While Chuck was trying to get acquainted with Southington High, he would walk through the building and exchange pleasantries with faculty and students.

“A teacher came up to me that I didn’t really know that well and said they really support the football team,” he said. “He said that 95 percent of the people like every kid on the team. That really helps. It means they’re being good citizens and good in the classroom. We always tell the boys, ‘If you want to be successful you’ve got to be a good son, a good student and a good friend, and you’ll be a good football player.”

Frederick explained why the duties of a special education teacher are conducive to coaching.

“[Coaching] plays a hand-in-hand role in the teaching aspect of it,” he said. “We’re constantly designing lesson plans geared toward our football team and how we can best teach them. We have a very unique offense. We’re doing a lot of different things — motion, formations and tempo — so we’re using a lot of different terminology.

“We have a great staff. I call the plays in the game, but we design them as a staff week by week. [Chuck] is like our mentor. I work close with the run-game coach [Plant] and Chuck is there to facilitate. He always comes up with good ideas and he’s a guy who gives us a lot of confidence. He’s the glue, no doubt about it. Without him, it would be a rough ride.”

A veteran consultant bound to the head coach by family ties, relationships formed in college, links to the proud program’s past mixed with doses of youthful exuberance, commitment and basic intelligence are all in play. The end products are heavy numbers in the win column and a chance to win a state championship, but the impact on teenage student-athletes must take precedent.

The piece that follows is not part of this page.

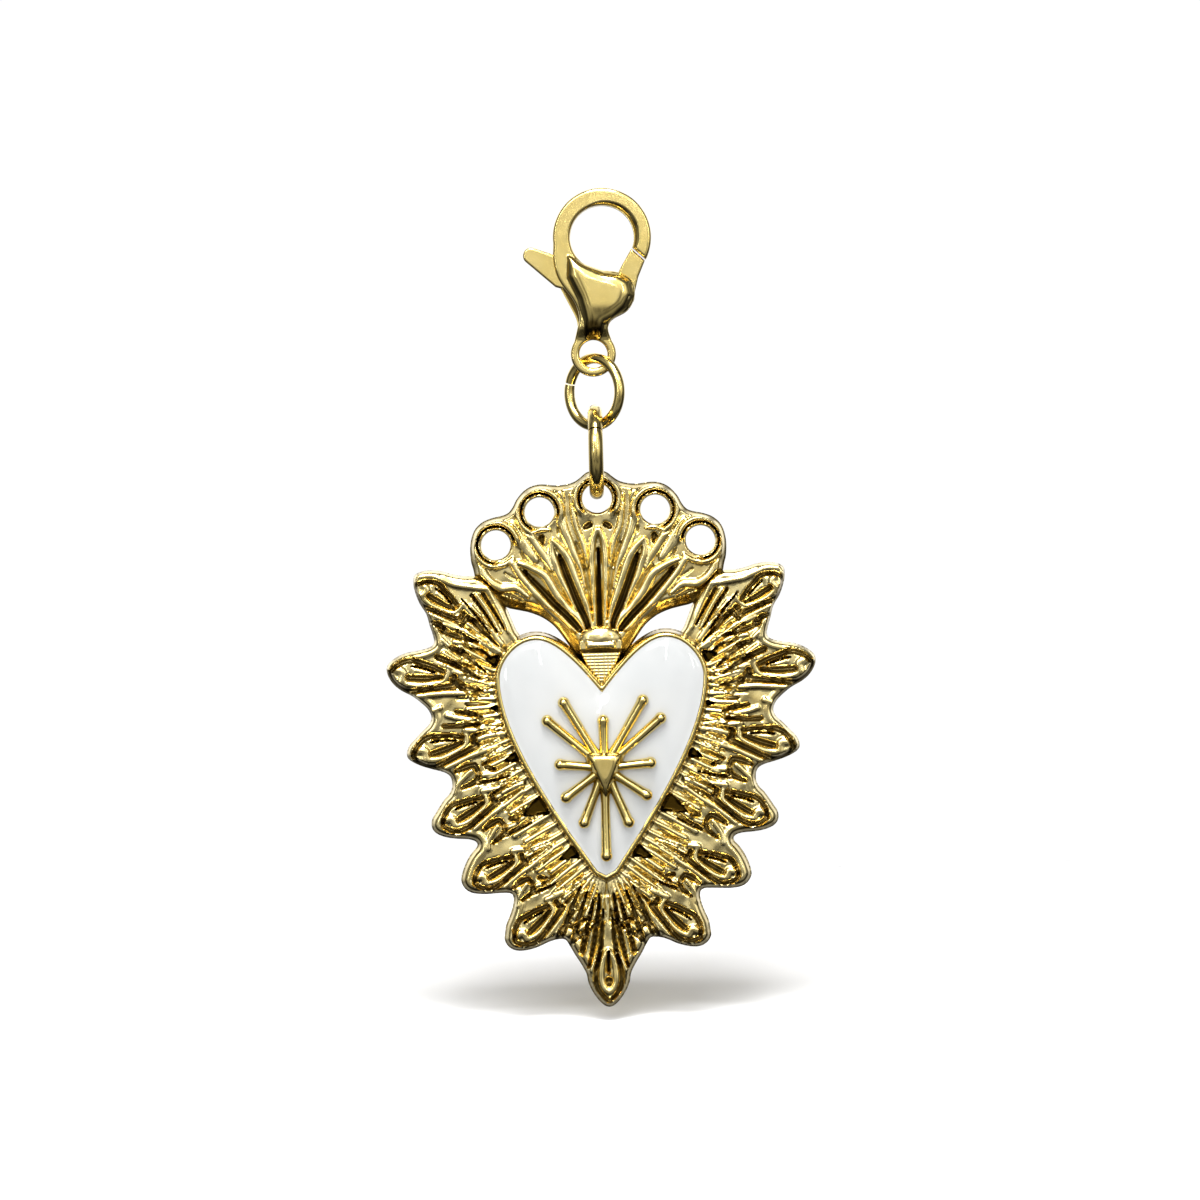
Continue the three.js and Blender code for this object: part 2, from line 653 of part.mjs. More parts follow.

“They work together very nicely,” said Zach Maxwell, a two-way star, a state championship wrestler and a senior captain. “They’re very close.

“It helps that [Mike] Drury’s younger and he can relate to us more. He has just been through it. He just graduated from college a couple years ago. [Southington] had a problem finding a coach that was going to stick around and Coach Drury definitely brought that family atmosphere to the program. I think it’s one of the most important things.”